=== Required task ===
State only how many lines below include the string "empty".

Scripts that build objects
————

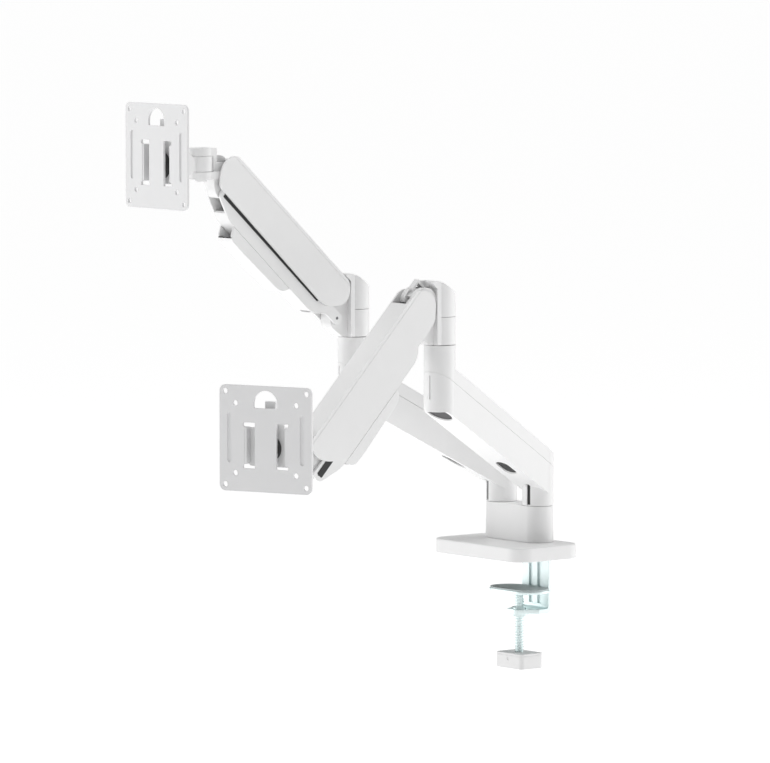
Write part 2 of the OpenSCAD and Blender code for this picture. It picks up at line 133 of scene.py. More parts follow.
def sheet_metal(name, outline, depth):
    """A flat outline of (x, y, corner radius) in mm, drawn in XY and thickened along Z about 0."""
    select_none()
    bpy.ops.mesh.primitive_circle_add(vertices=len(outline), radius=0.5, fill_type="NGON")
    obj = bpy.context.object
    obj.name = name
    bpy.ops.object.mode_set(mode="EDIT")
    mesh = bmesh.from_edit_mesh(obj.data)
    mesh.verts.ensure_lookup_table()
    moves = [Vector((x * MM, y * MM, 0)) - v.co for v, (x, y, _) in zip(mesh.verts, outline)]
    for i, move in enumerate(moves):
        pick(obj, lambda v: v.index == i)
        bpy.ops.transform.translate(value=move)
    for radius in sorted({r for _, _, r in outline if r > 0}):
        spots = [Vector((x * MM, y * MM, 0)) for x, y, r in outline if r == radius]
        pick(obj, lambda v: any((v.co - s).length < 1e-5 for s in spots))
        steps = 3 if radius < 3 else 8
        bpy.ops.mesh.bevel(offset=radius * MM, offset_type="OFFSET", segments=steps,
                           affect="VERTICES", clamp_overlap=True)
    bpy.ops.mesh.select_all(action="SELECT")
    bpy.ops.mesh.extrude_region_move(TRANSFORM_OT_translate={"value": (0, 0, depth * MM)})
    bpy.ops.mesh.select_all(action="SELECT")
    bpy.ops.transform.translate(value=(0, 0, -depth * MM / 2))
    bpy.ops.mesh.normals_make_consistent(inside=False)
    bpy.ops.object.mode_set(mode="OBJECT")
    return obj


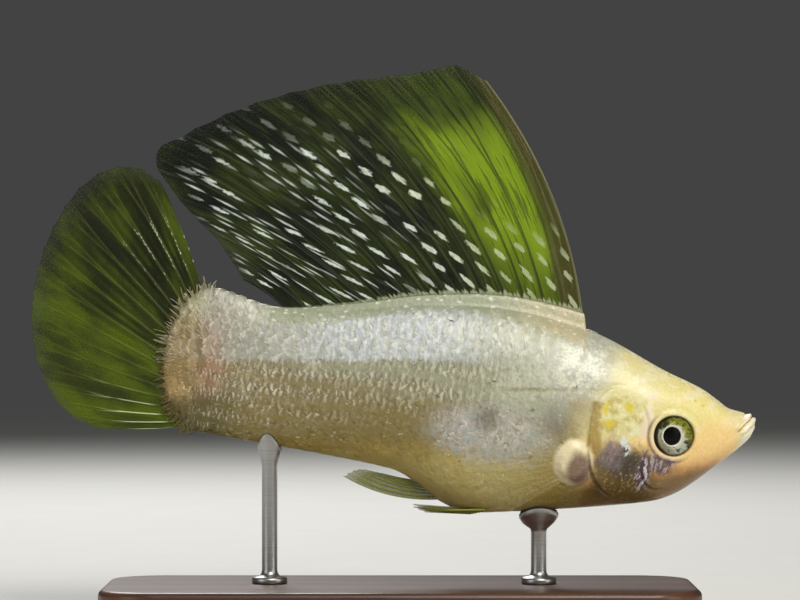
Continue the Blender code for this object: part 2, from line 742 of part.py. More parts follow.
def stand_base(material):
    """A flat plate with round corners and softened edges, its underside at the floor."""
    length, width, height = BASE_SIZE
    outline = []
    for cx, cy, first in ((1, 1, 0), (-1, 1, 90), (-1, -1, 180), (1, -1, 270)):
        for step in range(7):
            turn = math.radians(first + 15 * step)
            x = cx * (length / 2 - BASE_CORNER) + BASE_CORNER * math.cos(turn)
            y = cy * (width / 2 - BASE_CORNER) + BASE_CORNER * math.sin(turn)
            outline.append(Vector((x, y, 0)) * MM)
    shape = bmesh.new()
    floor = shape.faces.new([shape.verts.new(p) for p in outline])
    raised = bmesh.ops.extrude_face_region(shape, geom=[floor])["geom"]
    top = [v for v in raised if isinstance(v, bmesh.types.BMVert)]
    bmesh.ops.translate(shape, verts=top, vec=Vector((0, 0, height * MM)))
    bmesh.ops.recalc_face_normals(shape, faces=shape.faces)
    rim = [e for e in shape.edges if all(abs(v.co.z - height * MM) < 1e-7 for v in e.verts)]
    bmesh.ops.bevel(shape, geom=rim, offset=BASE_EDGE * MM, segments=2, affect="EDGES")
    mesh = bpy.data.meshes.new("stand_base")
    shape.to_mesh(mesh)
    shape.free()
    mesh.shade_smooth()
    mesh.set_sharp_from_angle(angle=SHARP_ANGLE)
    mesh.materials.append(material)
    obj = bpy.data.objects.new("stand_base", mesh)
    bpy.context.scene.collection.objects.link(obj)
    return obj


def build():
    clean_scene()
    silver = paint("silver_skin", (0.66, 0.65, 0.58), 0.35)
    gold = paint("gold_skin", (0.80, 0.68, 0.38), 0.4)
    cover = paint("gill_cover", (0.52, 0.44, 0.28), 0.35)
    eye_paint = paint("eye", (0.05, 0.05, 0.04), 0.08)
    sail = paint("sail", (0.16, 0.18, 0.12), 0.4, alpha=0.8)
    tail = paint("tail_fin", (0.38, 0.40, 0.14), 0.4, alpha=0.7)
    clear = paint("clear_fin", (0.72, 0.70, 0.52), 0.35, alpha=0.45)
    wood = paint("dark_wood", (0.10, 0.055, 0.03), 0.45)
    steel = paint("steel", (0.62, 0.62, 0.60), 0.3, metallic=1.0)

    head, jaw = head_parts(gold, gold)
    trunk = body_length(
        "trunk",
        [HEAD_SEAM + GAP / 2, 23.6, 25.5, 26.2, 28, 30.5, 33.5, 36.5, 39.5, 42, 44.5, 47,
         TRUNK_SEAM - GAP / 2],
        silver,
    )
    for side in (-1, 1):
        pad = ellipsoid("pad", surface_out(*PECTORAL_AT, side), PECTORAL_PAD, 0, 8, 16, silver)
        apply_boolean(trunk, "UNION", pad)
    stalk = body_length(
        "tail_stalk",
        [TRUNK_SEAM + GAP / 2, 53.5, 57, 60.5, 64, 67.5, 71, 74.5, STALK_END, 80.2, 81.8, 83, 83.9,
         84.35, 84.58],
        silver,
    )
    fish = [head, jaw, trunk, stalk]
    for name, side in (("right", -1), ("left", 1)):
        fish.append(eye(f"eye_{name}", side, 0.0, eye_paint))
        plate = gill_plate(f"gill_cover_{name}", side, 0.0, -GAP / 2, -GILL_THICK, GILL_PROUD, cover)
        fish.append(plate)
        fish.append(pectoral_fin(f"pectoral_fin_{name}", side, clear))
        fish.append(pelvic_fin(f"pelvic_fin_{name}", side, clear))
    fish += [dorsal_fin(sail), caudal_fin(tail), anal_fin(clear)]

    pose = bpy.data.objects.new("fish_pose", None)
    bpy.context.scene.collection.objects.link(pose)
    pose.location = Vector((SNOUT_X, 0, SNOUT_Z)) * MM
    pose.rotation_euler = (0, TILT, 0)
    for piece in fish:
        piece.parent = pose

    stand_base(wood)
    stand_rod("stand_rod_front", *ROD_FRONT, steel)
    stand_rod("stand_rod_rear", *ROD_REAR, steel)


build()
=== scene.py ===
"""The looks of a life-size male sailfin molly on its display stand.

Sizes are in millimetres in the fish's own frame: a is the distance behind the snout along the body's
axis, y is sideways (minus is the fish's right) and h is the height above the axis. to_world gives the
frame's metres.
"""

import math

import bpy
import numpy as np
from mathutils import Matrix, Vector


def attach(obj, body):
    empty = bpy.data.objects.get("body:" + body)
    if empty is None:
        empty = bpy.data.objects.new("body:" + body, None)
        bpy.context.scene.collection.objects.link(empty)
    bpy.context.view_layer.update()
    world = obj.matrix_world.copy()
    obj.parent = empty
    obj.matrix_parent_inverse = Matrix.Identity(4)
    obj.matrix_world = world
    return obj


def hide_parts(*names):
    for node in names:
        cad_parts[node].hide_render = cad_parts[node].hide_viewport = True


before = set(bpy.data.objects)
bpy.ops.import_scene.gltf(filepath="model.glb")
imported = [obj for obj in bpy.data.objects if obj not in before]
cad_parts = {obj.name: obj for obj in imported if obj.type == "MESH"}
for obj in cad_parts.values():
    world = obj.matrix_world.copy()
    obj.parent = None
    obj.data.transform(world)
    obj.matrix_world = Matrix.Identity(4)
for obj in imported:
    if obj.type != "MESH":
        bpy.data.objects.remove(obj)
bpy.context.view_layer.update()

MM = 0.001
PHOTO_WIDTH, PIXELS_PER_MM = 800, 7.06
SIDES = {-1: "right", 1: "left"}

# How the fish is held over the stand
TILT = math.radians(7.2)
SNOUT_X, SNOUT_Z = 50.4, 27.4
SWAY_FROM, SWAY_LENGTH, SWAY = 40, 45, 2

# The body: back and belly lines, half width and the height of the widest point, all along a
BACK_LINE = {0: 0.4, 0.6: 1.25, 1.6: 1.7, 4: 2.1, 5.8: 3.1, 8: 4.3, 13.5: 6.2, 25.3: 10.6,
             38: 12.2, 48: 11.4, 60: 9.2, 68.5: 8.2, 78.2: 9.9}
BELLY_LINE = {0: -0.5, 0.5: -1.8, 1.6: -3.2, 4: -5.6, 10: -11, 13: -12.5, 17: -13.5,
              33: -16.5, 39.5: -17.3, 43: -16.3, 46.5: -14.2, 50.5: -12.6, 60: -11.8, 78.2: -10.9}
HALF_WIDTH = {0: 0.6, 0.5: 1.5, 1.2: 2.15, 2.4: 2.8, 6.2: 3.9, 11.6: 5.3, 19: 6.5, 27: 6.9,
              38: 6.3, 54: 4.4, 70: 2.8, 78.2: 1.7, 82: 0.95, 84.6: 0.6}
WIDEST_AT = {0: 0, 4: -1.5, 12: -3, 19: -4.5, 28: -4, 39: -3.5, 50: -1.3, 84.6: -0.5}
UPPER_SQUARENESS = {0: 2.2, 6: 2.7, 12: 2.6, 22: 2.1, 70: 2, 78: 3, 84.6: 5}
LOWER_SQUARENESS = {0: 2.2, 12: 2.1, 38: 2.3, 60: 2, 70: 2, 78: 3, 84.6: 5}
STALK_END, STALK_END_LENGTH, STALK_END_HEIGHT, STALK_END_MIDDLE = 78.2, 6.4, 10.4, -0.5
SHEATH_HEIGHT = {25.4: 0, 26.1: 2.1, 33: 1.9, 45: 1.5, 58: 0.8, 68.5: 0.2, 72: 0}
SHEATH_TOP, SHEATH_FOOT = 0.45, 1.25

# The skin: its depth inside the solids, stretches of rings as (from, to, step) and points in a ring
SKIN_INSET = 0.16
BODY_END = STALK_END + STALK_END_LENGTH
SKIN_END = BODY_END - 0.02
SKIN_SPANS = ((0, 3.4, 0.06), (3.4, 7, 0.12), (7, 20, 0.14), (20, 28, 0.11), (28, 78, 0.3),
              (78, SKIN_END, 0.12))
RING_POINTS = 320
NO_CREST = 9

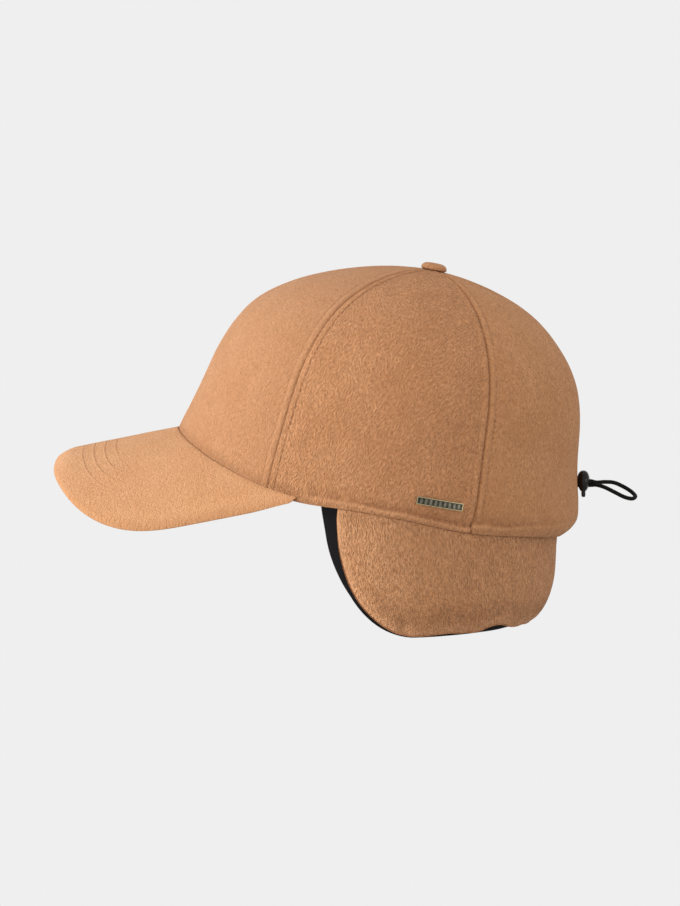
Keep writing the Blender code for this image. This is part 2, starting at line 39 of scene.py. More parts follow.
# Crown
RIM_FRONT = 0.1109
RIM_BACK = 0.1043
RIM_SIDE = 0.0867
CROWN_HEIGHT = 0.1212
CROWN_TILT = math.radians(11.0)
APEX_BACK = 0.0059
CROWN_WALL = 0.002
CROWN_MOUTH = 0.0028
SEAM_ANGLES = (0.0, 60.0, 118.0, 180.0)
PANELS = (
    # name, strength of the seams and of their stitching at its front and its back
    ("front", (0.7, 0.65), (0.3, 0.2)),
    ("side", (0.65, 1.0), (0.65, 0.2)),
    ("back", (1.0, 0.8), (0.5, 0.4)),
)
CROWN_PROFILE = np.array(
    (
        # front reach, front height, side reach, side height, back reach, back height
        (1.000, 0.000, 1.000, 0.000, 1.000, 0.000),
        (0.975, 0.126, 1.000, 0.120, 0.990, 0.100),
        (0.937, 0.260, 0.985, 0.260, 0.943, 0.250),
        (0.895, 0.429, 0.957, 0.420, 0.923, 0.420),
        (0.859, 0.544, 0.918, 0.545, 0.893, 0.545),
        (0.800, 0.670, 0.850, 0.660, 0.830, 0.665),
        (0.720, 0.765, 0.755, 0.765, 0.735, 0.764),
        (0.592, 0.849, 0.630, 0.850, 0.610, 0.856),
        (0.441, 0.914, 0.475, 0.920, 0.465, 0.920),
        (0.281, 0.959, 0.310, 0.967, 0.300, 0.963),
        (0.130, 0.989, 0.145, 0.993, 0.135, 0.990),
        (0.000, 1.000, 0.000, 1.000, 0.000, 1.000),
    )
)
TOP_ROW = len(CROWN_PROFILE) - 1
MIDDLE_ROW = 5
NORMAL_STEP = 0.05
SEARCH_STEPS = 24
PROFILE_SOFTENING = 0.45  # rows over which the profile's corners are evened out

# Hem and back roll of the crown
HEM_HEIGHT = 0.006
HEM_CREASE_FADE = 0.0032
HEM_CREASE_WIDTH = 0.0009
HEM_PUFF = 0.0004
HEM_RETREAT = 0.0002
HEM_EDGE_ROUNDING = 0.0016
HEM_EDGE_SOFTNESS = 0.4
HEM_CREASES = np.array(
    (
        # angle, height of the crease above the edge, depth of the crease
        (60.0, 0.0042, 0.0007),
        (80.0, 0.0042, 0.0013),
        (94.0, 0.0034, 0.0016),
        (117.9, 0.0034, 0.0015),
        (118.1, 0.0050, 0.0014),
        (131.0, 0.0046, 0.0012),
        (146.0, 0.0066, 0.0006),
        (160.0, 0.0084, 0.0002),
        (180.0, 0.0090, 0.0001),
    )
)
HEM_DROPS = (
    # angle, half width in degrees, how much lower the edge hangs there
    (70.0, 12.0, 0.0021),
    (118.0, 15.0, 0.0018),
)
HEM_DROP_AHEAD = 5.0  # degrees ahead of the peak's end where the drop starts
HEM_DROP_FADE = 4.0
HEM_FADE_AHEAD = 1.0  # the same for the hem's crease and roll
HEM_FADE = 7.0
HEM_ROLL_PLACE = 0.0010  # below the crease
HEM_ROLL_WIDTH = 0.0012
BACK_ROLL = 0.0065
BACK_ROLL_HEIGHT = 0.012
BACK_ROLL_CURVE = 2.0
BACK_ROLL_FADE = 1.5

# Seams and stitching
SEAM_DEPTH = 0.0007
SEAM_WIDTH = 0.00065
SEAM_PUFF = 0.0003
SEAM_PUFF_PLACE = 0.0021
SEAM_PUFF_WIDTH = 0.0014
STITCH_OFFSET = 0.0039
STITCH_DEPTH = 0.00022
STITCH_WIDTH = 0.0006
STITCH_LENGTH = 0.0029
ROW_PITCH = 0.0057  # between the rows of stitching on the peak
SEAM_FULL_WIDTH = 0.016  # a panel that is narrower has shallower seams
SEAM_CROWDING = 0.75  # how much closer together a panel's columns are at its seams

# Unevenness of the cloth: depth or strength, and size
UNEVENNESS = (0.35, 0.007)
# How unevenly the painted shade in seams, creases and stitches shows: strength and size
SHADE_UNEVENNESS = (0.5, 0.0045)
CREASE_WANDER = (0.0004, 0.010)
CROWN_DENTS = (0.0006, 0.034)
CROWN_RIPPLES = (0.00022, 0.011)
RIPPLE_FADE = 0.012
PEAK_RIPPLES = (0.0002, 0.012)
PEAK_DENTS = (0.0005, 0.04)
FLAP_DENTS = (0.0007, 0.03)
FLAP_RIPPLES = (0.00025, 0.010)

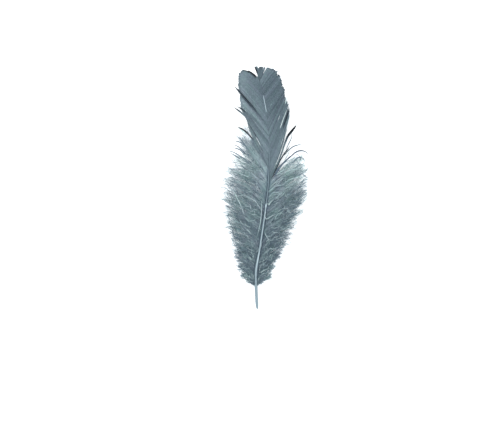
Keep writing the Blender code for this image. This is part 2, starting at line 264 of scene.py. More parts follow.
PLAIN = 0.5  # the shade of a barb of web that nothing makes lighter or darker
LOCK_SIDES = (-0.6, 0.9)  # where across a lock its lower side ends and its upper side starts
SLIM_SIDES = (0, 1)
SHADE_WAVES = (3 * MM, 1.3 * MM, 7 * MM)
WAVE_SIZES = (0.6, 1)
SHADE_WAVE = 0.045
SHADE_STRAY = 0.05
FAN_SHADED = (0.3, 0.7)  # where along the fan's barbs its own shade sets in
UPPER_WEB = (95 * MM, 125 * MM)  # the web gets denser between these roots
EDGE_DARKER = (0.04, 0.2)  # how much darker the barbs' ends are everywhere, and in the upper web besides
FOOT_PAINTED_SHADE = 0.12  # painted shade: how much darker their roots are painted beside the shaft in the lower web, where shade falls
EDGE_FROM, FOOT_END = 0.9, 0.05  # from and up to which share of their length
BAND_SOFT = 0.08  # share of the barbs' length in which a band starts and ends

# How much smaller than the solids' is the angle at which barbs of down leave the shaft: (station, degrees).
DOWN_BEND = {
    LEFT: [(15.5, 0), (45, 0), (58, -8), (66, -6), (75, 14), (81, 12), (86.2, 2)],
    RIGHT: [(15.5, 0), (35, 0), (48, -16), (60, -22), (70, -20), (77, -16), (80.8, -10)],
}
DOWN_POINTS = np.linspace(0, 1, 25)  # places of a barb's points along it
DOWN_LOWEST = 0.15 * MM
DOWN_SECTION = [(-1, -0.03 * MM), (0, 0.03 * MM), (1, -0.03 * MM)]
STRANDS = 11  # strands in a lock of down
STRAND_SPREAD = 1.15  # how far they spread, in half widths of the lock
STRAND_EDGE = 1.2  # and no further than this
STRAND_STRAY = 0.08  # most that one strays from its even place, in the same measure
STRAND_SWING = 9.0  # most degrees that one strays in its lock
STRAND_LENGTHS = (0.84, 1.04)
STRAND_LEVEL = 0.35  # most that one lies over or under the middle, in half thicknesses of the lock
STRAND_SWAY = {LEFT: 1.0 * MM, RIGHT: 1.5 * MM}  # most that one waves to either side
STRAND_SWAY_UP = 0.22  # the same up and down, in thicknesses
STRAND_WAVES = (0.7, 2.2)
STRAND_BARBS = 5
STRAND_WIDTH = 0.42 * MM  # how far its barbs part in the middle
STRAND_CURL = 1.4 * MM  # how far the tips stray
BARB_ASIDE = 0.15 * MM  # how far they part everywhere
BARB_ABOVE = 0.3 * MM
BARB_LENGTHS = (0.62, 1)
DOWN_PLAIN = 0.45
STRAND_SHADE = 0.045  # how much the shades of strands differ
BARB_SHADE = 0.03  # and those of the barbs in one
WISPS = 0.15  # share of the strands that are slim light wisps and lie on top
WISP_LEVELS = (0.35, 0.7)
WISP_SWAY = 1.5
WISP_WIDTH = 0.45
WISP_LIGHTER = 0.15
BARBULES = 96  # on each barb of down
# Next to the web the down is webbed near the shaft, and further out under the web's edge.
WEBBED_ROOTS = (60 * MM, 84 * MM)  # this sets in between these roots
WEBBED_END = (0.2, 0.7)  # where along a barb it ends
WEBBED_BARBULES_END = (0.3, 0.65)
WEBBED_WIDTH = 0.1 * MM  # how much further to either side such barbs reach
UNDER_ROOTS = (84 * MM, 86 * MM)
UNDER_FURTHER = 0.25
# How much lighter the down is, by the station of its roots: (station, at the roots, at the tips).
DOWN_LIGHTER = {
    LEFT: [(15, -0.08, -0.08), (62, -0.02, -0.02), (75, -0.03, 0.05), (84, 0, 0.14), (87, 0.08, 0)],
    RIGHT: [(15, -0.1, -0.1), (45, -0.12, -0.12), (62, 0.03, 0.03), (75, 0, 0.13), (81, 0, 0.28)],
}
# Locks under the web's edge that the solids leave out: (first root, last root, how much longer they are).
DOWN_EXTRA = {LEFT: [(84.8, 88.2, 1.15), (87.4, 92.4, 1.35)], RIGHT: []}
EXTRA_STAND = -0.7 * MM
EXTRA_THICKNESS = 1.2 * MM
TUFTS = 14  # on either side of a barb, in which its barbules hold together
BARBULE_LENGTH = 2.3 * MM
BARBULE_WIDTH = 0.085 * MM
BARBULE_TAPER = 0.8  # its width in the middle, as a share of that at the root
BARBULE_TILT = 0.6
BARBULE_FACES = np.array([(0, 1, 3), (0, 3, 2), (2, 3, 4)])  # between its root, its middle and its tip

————

=== Task solution ===
5